METHODS: We utilized a convenience sample (n=397) of the 1997-2007 Olmsted County Birth Cohort. The training cohort (n=177) was used for training the NLP systems for extracting from both children’s and their parents’ EMRs key terms/sentences related to 1) a patient (child) level (ie, history of breastfeeding and other atopic conditions [allergy rhinitis, eczema, and food allergy] and 2) a family level (ie, family history of asthma and other atopic conditions) risk factors.

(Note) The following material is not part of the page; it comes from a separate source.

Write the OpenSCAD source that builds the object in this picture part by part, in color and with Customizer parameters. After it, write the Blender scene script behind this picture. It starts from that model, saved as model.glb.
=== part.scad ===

We assessed the performance of the NLP algorithms with manual chart review as gold standard (criterion validity) in an independent test cohort (n=220).
RESULTS: The median age of the test cohort was 13 years (50 % female, 81% Whites, 63% asthmatics). 90% and 6% of children had history of breastfeeding and food allergy, respectively with prevalence of other histories ranging 15-52%. Positive predictive values for NLP algorithms in predicting each asthma-related variable were 87-100% and negative predictive values were 86-99%. The average time duration for collecting risk factors for asthma obtained in this study was 7 hours for manual chart review and 50 minutes for NLP algorithms.
CONCLUSIONS: As the NLP algorithms for identifying individual risk factors for asthma from EMRs are cost-effective and suitable, it will be a useful tool for large-scale clinical studies.